La narratrice amérindienne, Tookie – une Ojibwé, comme la mère de Louise Erdrich – , a été condamnée à soixante ans d’emprisonnement à la suite d’un crime rocambolesque : pour faire plaisir à une amie, elle a volé un cadavre dont les aisselles étaient bourrées de cocaïne. Au bout de dix ans d’incarcération, elle a droit à une liberté conditionnelle et, à peine sortie, épouse Pollux, le policier tribal qui l’avait arrêtée. Elle trouve du travail dans une librairie de sa ville, Minneapolis, dont la patronne s’appelle Louise. Nous savons donc dès le départ que fiction et autofiction vont se mêler dans ce roman inscrit dans un lieu et un temps précis.

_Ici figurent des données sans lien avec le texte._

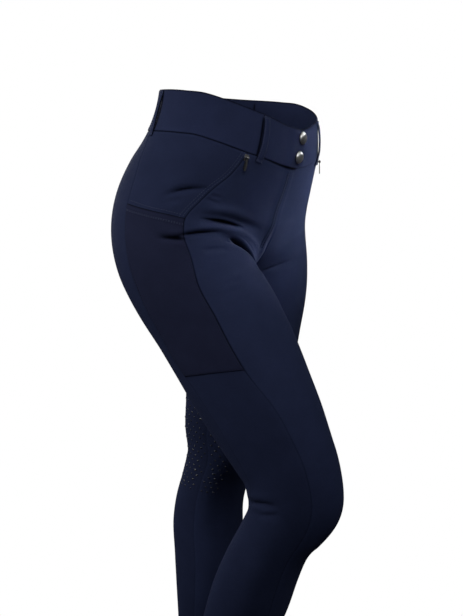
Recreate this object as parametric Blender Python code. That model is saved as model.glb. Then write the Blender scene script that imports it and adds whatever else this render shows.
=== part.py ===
"""Riding breeches, held open in the shape they have when worn: the right leg steps forward, the left is straight.

The wearer's right is -X, the front faces -Y and +Z is up. The origin is the centre of the waistband's
top opening. Sizes below are in millimetres, and the last step of every piece turns them into metres.

The cloth's inner face is one surface for each half of the garment, read at (u, v): u runs from the
centre front (or the inseam) at 0 round the outside of the hip to the centre back (or the inseam) at 1,
and v is the way down from the waistband's top edge. Every panel is a wall raised outward from that face.
"""
import math

import bmesh
import bpy
import numpy as np
from mathutils import Matrix, Vector

METRES = 0.001
RIGHT, LEFT = -1, 1
SIDE_NAMES = {RIGHT: "right", LEFT: "left"}

# Cloth and seams
PANEL_WALL = 1.4
BAND_WALL = 2.4
POCKET_WALL = 1.1
GAP = 0.3

# Levels down the garment
BAND_HEIGHT = 55.0
HIP_LEVEL = 115.0
EDGE_LEVEL = 140.0
CROTCH_LEVEL = 243.0
HEM_LEVEL = 862.0

# The body the cloth is cut for
HIP_JOINT = (88.0, 25.0, -150.0)
HIP_TILT = 8.0
THIGH_LENGTH = 384.0
SHIN_END = 710.0
KNEE_ROUNDING = 46.0
KNEE_X, ANKLE_X = 80.0, 77.0
FULL_BEND = 50.0
KNEECAP, KNEECAP_AT, KNEECAP_LENGTH = 20.6, 398.0, 39.0
CROTCH_POINT = (0.0, 14.0, -243.0)
HIP_FULLNESS, LEG_FULLNESS = 0.055, 0.03
SEAT_ANGLE, SEAT_SPREAD = math.radians(146), 0.42
SEAT_DIP, SEAT_DIP_SPREAD = 0.55, 0.22

# How the hip ring turns into the two leg rings: shares of the ring near the centre line, and drops
CROTCH_REACH_U, CROTCH_REACH_POWER = 0.2, 1.6
CROTCH_ROUNDING = 40.0
INSEAM_FADE = (CROTCH_LEVEL - 10.0, CROTCH_LEVEL + 130.0)
CENTRE_POWER = 1.5
CENTRE_SPREAD_U = 0.11
FLANK_FADE = (HIP_LEVEL, CROTCH_LEVEL + 50.0)

# Degrees forward of straight down, and the way from the hip joint to the bend of the knee
POSE = {
    RIGHT: {"thigh": 24.9, "shin": -25.5, "knee": 384.0},
    LEFT: {"thigh": -7.0, "shin": -6.2, "knee": 356.0},
}

# Half sizes of the level ring round the hips; seat is the extra fullness over each buttock
TORSO_COLUMNS = ("z", "middle_y", "side", "front", "back", "seat")
TORSO = (
    (60, 0, 130, 101, 82, 0),
    (30, 1, 130, 99, 82, 0),
    (0, 4, 132, 99, 85, 0),
    (-22, 7, 136, 101, 89.5, 1),
    (-44, 12, 143, 105, 94, 3),
    (-66, 18, 151, 108, 99.5, 6),
    (-89, 24, 157, 107, 102.5, 9),
    (-111, 30, 164, 105, 101.5, 11),
    (-133, 34, 170, 101, 102, 12),
    (-155, 37, 174, 98, 102, 13),
    (-178, 38, 178, 96, 102, 13),
    (-200, 38, 180, 96, 101, 12),
    (-230, 36, 179, 93, 97, 9),
    (-270, 34, 176, 92, 92, 5),
    (-320, 32, 172, 88, 88, 0),
)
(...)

En novembre 2019 une cliente assidue de la librairie meurt, et bientôt son fantôme vient hanter la librairie et ses employés, en particulier Tookie la narratrice. La fille de Flora offre à Tookie un livre que sa mère aimait beaucoup, et tout se complique, car le livre a du pouvoir, et Flora l’avait volé. Ce texte est un texte autobiographique intitulé « La Sentence », comme le titre du roman :

Deux jours plus tard, le soir, j’ai enfin ouvert le livre de Flora. L’ouvrage lui-même contrastait avec sa calme couverture blanche, il s’agissait d’un très vieux journal intime aux pages de garde marbrées imprimées à la main, avec des volutes rouge sombre, indigo et dorées. […] Un genre de page de titre disait

LA SENTENCE

Une captivité indienne

1862-1883

Le reste était difficile à comprendre : des noms flous, des dates qui n’étaient plus que des taches claires.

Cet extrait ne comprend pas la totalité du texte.